In the same directory, in 10-master.conf, make sure that the ‘service auth’ section reads as below and comment out the rest:

service auth {
  # Postfix smtp-auth
  unix_listener /var/spool/postfix/private/auth {
    mode = 0666
    user = postfix
    group = postfix

Doublecheck if SSL is required in 10-ssl.conf

In 15-mailboxes.conf you can make sure all (standard) email boxes get created by adding

auto = create

to them. Like so:

  mailbox Drafts {
    auto = create
    special_use = \Drafts
  mailbox Junk {
    auto = create
    special_use = \Junk
  mailbox Trash {
    auto = create
    special_use = \Trash
  mailbox Sent {
    auto = create
    special_use = \Sent

This is all. There are a lot of tutorials out there where you have to do a lot more, but for Ubuntu 18.04 this is all there is to it. Restart your services, check them, check your ports, send some test mails via CLI en check your logs:

# postfix reload
# systemctl restart postfix dovecot
# systemctl status postfix dovecot
# ss -tulpen | grep master
# ss -tulpen | grep dovecot
# echo "This is a testmail to user1" | mailx -s "Test user1" user1@cloudpro.vm
# echo "This is a testmail to user2" | mailx -s "Test user2" user2@cloudpro.vm
# su user1
$ mail
$ exit
# su user2
$ mail
# exit

Any mail client should be able to connect now as well. Just try it! I’ve been using from macOS and while writing the post I had to adjust some things here and there, but the above should be 100%.

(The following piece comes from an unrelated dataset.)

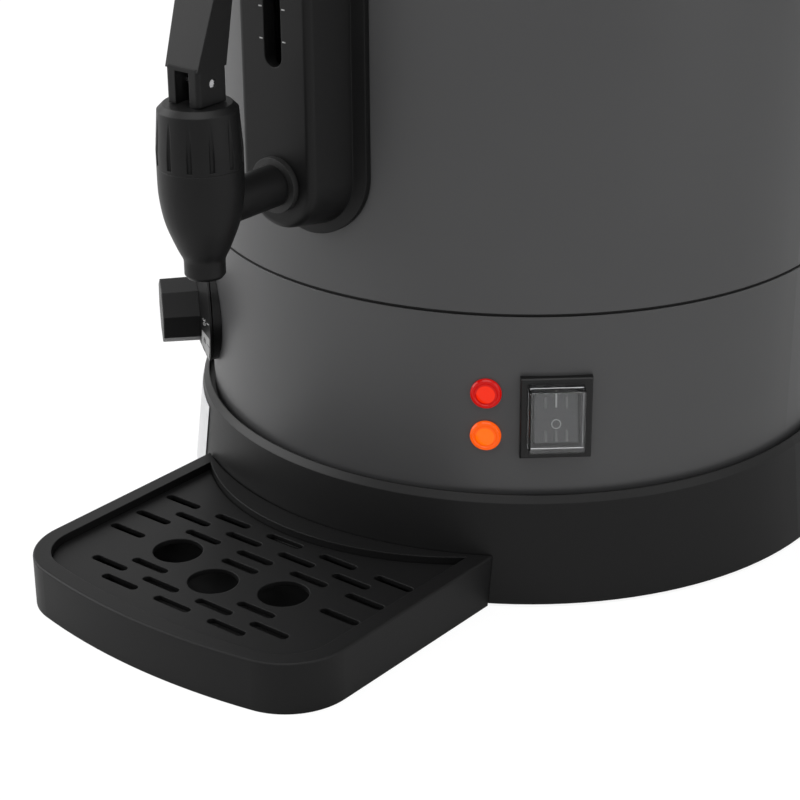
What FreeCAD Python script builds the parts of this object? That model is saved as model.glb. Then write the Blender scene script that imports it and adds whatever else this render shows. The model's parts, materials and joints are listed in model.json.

When in trouble, just tail your log and go from there:

# tail -f /var/log/mail.log

One last note about security. The above setup is SSL/TLS enabled which is good. But there are a lot more settings possible, for Dovecot as well as for Postfix. This is outside the scope of my post, because then it would defeat the ‘quick setup’ purpose of this guide. If I have to make 1 final recommendation though, it would be to use a valid certificate and not the default, self signed certificates that we’ve used now.